In Re Garcia

984 A.2d 506 (2009)

In re Eduardo GARCIA.
Appeal of Eduardo Garcia, Appellant.

No. 1648 WDA 2008

Superior Court of Pennsylvania.

Argued September 22, 2009. Filed November 4, 2009.

*507 Robert C. Greene, Warren, for appellant.

Elizabeth A. Ziegler, Asst. Dist. Atty., Dennis Luttenauer, Tionesta, for Commonwealth, participating party.

BEFORE: FORD ELLIOTT, P.J., ORIE MELVIN and BENDER, JJ.

OPINION BY ORIE MELVIN, J.:

¶ 1 Appellant, Eduardo Garcia, appeals from the July 7, 2008 order which denied his petition for writ of habeas corpus. After review, we affirm.

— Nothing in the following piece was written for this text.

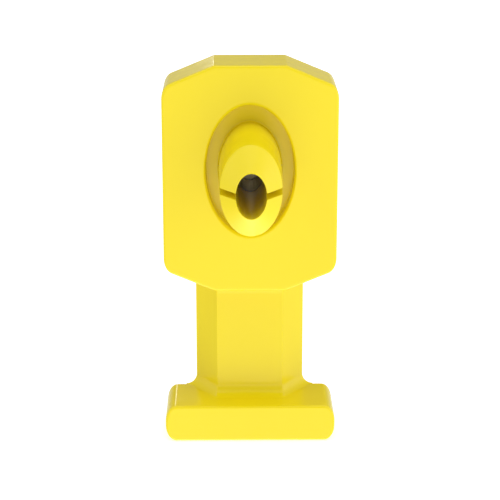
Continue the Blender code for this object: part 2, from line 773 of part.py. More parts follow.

¶ 2 The facts and procedural history may be summarized as follows. On April 19, 2007, the District Attorney of Forest County filed a petition seeking a hearing pursuant to the Interstate Agreement on Detainers (IAD), 42 Pa.C.S.A. §§ 9101-9108. Certified Record (C.R.) at 1. The petition was filed in response to a request by the Los Angeles County District Attorney's Office for temporary custody of Appellant in order to permit his prosecution in California on charges of murder and attempted murder. Id. Appellant was then and presently is incarcerated in the State Correctional Institution in Forest County.[1] The trial court scheduled a hearing on the petition for May 9, 2007.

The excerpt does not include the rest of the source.